Movies don’t come much more
timely than Billy Wilder’s 1951 drama, Ace in the Hole. It was shot two years after Wilder directed
perhaps his most influential drama, Sunset
Blvd., and just before he embarked on a long string of exuberant comedies,
including Some Like It Hot and The Apartment. Ace in the Hole
also marked the single teaming of Wilder with actor Kirk Douglas, who had just
zoomed to stardom in Champion. In that tough-minded boxing film, Douglas
had scored as a cynical pugilist. Ace in the Hole moves him into the world of daily
journalism, putting a provocative spin on the idea of “fake news.”
The Austrian-born Wilder, who
started his career as a Berlin journalist before the rise of the Nazis,
obviously knew and cared about the power of the press. Press freedom of course
is a cherished American ideal, but one that is easily exploited by men (and
women) who are ruthless and opportunistic. Such a one is Douglas’s Chuck Tatum,
a newspaperman who finds himself stuck in small-town Albuquerque, but will do
anything to get back to the bright lights of New York City.

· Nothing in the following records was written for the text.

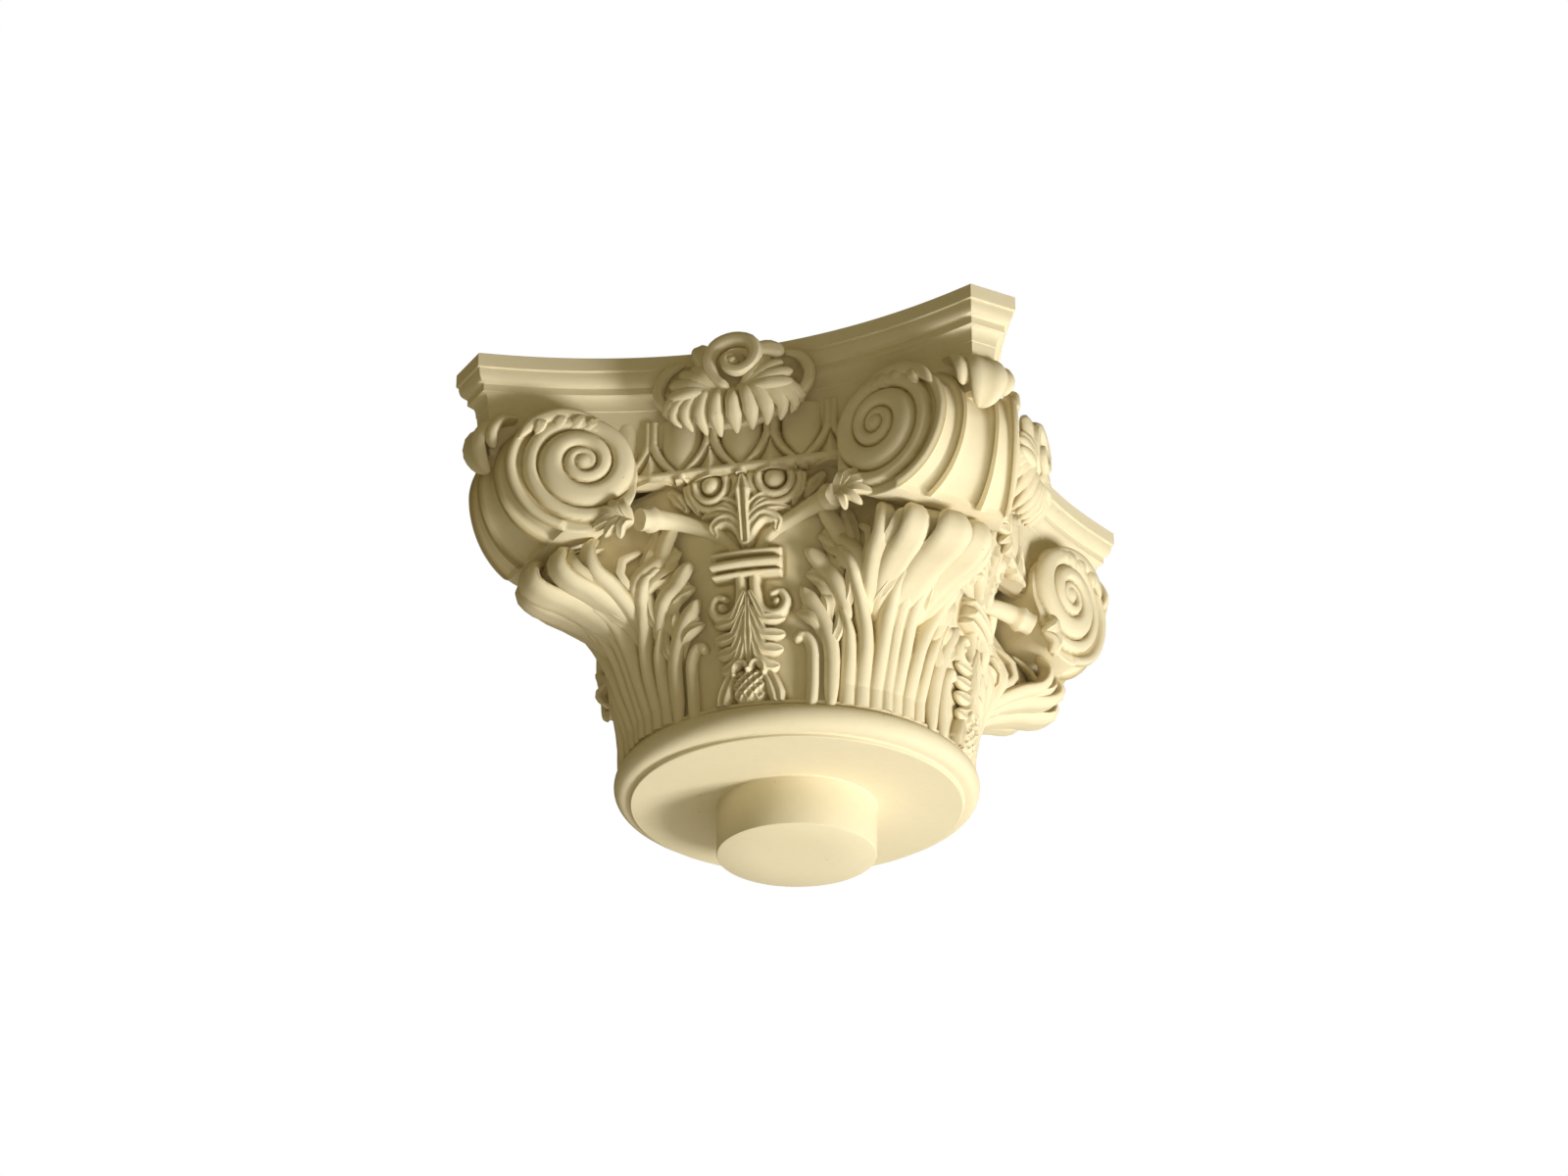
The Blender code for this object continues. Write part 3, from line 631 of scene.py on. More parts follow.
def corner_volute(turns=160, face_steps=50, ribbon_steps=40):
    """The two volutes of a corner and the ribbon between them, as one closed skin: the rings go round
    the eye, and run from one eye over the ribbon to the other."""
    angle = COIL_START + circle(turns)[:, None]
    share = np.linspace(0, 1, face_steps + 1)[None, 1:] ** 0.85
    reach = coil_outline(angle) * share
    relief = coil_relief(reach, angle)
    rounding = 0.006 * np.clip((share - 0.965) / 0.035, 0, 1) ** 2
    spots = placed(reach * np.cos(angle), reach * np.sin(angle), 0)
    face = on_coil(spots, relief - rounding)
    other = face @ CORNER_MIRROR
    across = (np.arange(ribbon_steps) + 0.5) / ribbon_steps * 2 - 1
    near, far = face[:, -1:, :], other[:, -1:, :]
    flat = near + (far - near) * (across[None, :, None] + 1) / 2
    degrees = np.degrees(angle)
    shown = ease(-100, -85, degrees) * ease(170, 120, degrees)
    tangent = np.roll(flat, -1, axis=0) - np.roll(flat, 1, axis=0)
    normal = unit(np.cross(tangent, far - near))
    bulge = ribbon_section(across)[None, :] * shown
    ribbon = flat + normal * bulge[..., None]
    grid = np.concatenate([face, ribbon, other[:, ::-1]], axis=1)
    height = np.concatenate([relief, bulge, relief[:, ::-1]], axis=1)
    # Painted shade in the hollows of the coils and the ribbon
    hollow = np.clip((blurred(height, 3) - height) / 0.012, 0, 1)
    eye = on_coil(np.zeros(2), coil_relief(np.zeros(1), np.zeros(1))[0])
    return tube(grid.transpose(1, 0, 2), eye, eye @ CORNER_MIRROR, hollow.T)


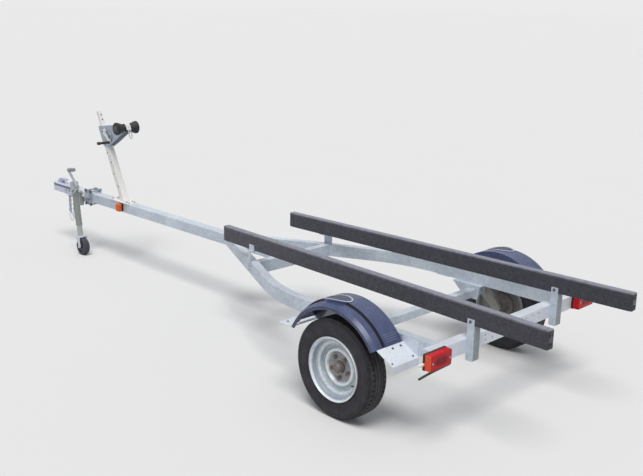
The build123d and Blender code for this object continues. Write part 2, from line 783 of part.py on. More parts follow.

All he needs, it
seems, is the right human-interest story, one that will feed the public’s
imagination day after day and allow him to place himself at the center of the
action.
Such a story pops up in a
rural backwater, where a local has entered a crumbling Indian cliff dwelling
and found himself trapped. Tatum immediately begins calling the shots,
personally communicating with the trapped man and his family, using all his
wiles to endorse a rescue plan that encourages the maximum amount of public
attention. (The film references a famous 1925 real-life incident in which Kentucky
cave explorer Floyd Collins became similarly trapped for some two weeks. The
local newsman who brought his day-to-day story to the world won a Pulitzer
Prize, and the whole tragic episode proved the power of broadcast news to
galvanize the entire nation.)
Ace in the Hole seems to me a rather perfect title, reflecting as it
does both the idea of a man entrapped and a gambler’s reliance on a stroke of
luck on which to base his cold calculations for success. But Paramount Pictures
also toyed with titles like The Big Carnival, reflecting the party
atmosphere that springs up around the site where Leo Minosa lies buried,
complete with carnival rides, food booths, and folksingers wailing out ditties
in the felled man’s honor. The national press, of course, descends too, as had happened for real in 1949 when little Kathy Fiscus fell into a California well. If it’s
a media circus, Tatum serves as the ringmaster, cajoling Leo’s restless wife
(Jan Sterling) into looking appropriately grief-stricken, and craftily
furthering his own career.
This being 1951, he gets his
comeuppance at last, but guilt hits him all too late. The bitter taste of his
last line to the assembled crowds – “The circus is over” – probably rankled
midcentury audiences, living in an optimistic post-World War II era. So
Douglas’s indelible performance was mostly ignored. The film was not a hit in
the U.S., and got little in the way of awards attention, despite a strong
showing overseas. Today no less than Spike Lee considers it one of Hollywood’s
very best films, one that boldly predicted the power of mass media as we know
it.. He also sees it (along with the equally cynical A Face in the Crowd)
as one of the film industry’s strongest statements about American greed: “If
there’s a buck to be made, it’s gonna be made.”